Supplied information ->
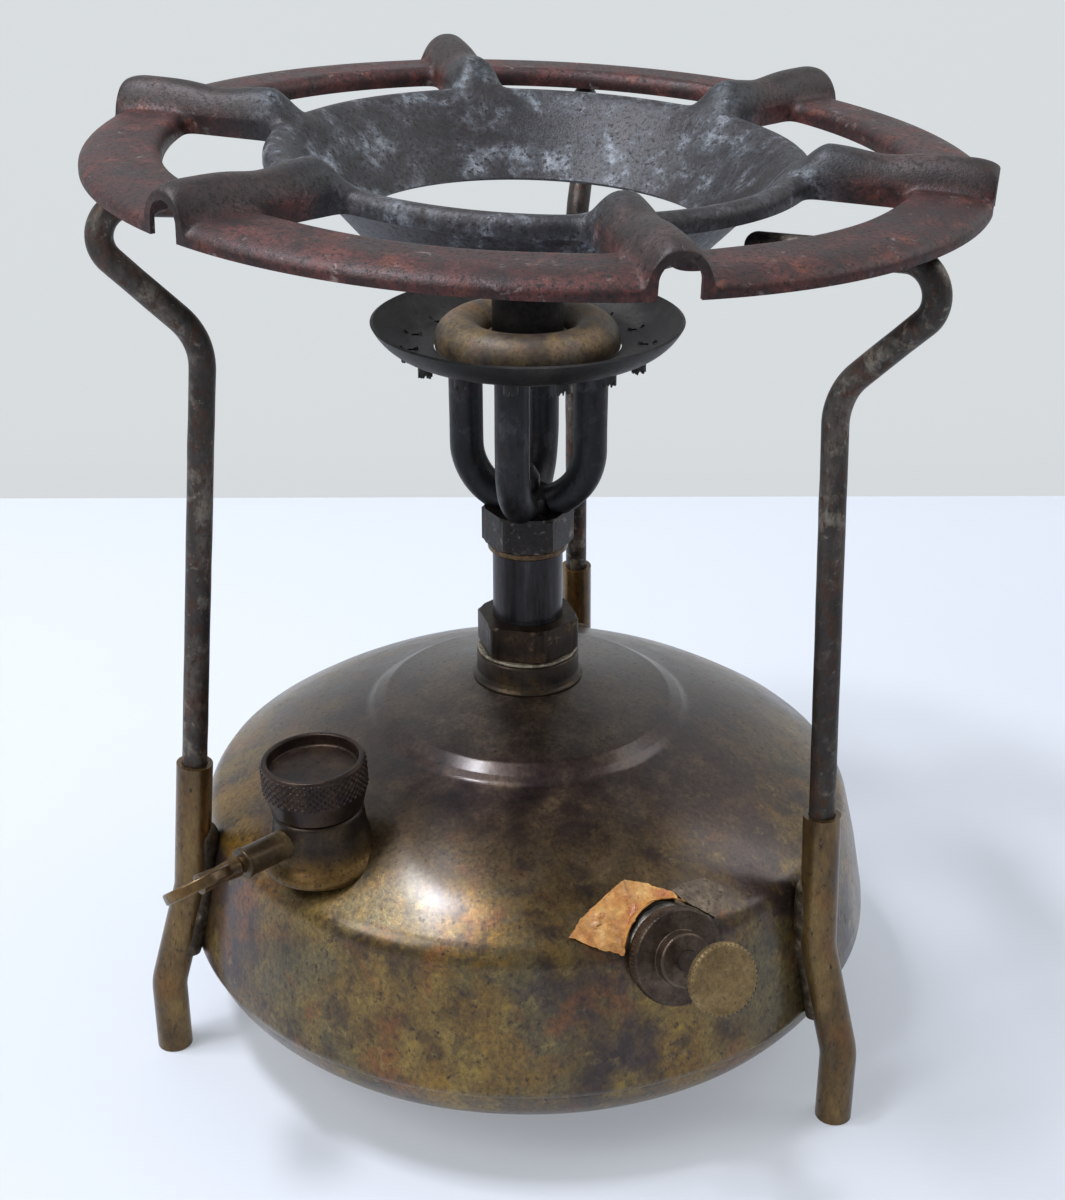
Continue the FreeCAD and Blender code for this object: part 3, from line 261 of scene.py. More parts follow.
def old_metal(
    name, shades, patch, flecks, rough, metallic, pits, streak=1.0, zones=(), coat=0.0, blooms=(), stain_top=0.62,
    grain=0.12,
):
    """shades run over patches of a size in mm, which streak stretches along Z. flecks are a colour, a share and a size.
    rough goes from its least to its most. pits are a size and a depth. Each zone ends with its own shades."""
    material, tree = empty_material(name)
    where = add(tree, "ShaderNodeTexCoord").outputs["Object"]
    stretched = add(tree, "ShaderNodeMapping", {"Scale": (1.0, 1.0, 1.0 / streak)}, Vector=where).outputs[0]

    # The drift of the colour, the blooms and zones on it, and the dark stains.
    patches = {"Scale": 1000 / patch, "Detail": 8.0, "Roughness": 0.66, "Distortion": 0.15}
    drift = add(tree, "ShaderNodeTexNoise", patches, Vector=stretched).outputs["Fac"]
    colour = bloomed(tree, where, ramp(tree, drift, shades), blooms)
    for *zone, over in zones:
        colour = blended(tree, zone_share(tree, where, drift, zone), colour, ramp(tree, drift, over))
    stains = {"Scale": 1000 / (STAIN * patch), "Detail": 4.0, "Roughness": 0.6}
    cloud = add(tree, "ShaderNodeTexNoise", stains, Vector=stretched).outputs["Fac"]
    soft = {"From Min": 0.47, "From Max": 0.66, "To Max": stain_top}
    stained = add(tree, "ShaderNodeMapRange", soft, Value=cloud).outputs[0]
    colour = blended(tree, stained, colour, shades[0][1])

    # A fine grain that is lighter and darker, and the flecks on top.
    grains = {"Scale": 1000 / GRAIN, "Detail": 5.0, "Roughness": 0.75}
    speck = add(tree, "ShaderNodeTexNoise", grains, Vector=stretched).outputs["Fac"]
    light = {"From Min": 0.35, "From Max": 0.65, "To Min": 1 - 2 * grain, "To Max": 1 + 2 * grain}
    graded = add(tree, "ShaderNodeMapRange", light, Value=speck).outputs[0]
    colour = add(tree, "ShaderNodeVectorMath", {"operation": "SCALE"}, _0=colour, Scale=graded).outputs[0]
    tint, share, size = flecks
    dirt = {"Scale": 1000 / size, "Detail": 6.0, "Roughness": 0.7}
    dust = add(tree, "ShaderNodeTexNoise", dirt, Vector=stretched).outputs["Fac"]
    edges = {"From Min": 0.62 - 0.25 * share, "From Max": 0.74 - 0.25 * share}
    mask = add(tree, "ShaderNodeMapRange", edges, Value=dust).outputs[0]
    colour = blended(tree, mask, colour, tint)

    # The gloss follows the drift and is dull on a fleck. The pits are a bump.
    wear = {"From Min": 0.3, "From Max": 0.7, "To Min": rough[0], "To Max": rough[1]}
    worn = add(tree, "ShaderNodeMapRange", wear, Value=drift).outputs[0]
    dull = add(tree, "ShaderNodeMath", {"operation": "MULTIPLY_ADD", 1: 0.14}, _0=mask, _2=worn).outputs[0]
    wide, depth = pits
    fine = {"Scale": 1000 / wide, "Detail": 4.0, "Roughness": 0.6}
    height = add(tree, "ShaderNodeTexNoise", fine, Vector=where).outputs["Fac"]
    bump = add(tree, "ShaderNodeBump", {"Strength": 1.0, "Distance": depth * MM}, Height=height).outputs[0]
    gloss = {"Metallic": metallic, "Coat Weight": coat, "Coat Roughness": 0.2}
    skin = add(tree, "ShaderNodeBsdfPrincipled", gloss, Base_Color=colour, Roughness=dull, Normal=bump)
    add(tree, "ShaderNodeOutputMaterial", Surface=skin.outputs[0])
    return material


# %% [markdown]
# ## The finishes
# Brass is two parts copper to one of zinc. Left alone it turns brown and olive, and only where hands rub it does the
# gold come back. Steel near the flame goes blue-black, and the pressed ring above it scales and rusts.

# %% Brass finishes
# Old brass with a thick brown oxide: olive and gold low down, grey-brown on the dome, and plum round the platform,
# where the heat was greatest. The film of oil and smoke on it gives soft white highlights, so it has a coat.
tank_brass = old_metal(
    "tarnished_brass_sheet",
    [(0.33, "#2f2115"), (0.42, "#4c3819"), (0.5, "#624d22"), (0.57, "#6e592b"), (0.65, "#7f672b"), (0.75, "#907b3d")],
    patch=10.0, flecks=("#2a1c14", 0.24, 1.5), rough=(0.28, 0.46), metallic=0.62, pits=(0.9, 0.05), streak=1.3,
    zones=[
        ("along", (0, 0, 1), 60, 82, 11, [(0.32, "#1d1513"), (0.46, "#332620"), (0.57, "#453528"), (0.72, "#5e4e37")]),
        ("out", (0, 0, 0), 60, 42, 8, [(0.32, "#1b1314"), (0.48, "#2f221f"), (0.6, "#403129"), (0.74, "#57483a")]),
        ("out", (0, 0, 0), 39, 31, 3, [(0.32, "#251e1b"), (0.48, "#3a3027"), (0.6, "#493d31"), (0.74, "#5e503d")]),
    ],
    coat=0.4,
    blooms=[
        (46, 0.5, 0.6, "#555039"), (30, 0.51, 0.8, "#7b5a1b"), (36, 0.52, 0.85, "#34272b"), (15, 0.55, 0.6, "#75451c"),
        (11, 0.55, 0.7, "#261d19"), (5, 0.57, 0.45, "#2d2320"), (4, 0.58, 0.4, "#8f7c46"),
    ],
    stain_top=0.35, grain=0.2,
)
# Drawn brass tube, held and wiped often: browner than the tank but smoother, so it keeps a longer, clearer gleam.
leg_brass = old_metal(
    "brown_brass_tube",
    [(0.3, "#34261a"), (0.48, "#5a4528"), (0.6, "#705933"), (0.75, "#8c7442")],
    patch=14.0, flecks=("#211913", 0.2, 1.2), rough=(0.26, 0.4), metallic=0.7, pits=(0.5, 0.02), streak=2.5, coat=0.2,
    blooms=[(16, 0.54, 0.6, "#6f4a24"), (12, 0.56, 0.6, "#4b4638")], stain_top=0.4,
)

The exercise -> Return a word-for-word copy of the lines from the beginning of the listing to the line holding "(1.0, 1.0, 1.0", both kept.

The result ->
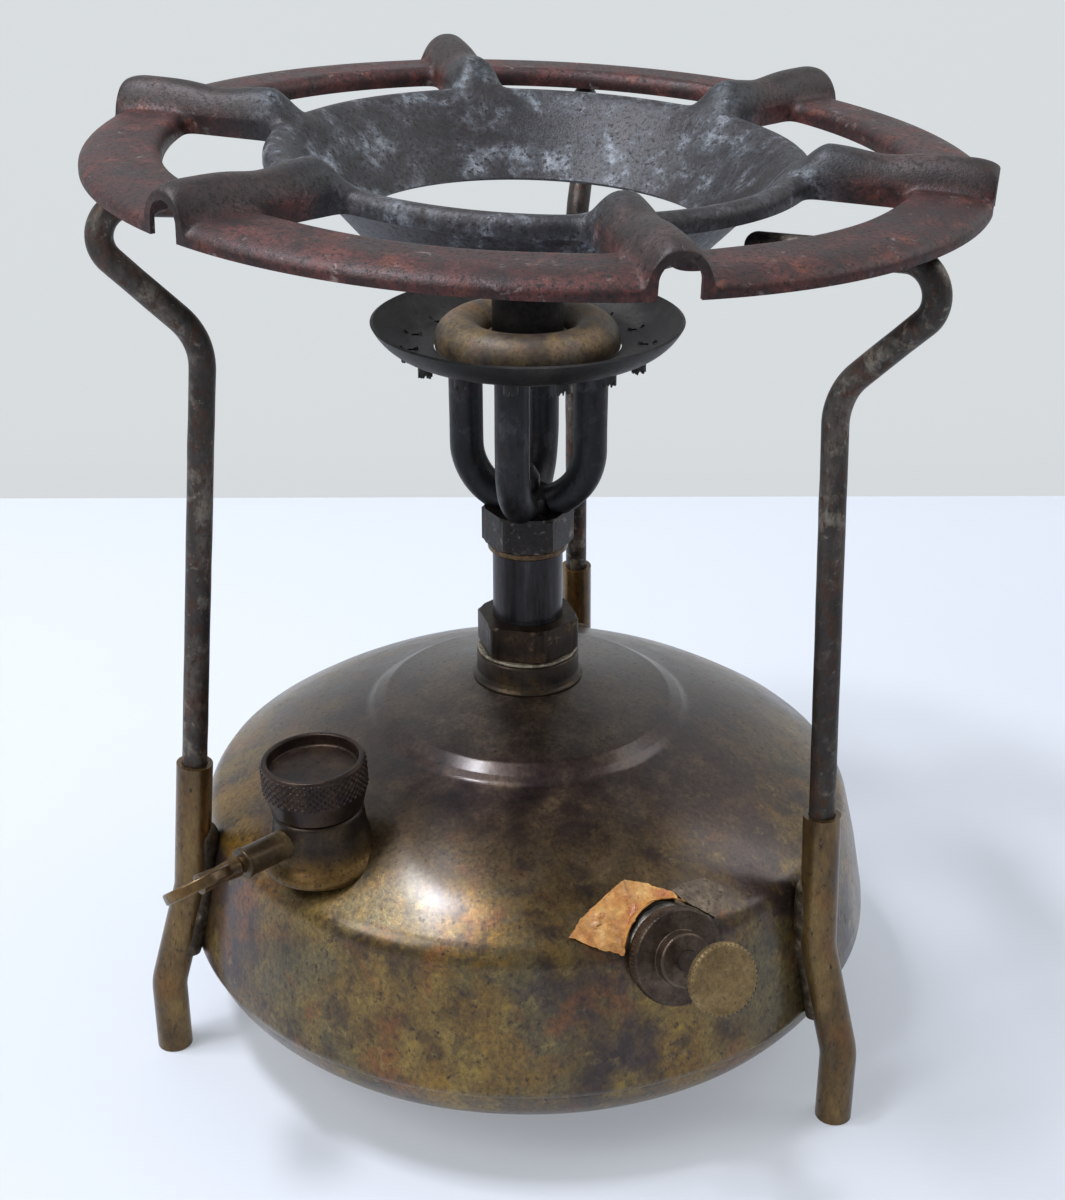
Continue the FreeCAD and Blender code for this object: part 3, from line 261 of scene.py. More parts follow.
def old_metal(
    name, shades, patch, flecks, rough, metallic, pits, streak=1.0, zones=(), coat=0.0, blooms=(), stain_top=0.62,
    grain=0.12,
):
    """shades run over patches of a size in mm, which streak stretches along Z. flecks are a colour, a share and a size.
    rough goes from its least to its most. pits are a size and a depth. Each zone ends with its own shades."""
    material, tree = empty_material(name)
    where = add(tree, "ShaderNodeTexCoord").outputs["Object"]
    stretched = add(tree, "ShaderNodeMapping", {"Scale": (1.0, 1.0, 1.0 / streak)}, Vector=where).outputs[0]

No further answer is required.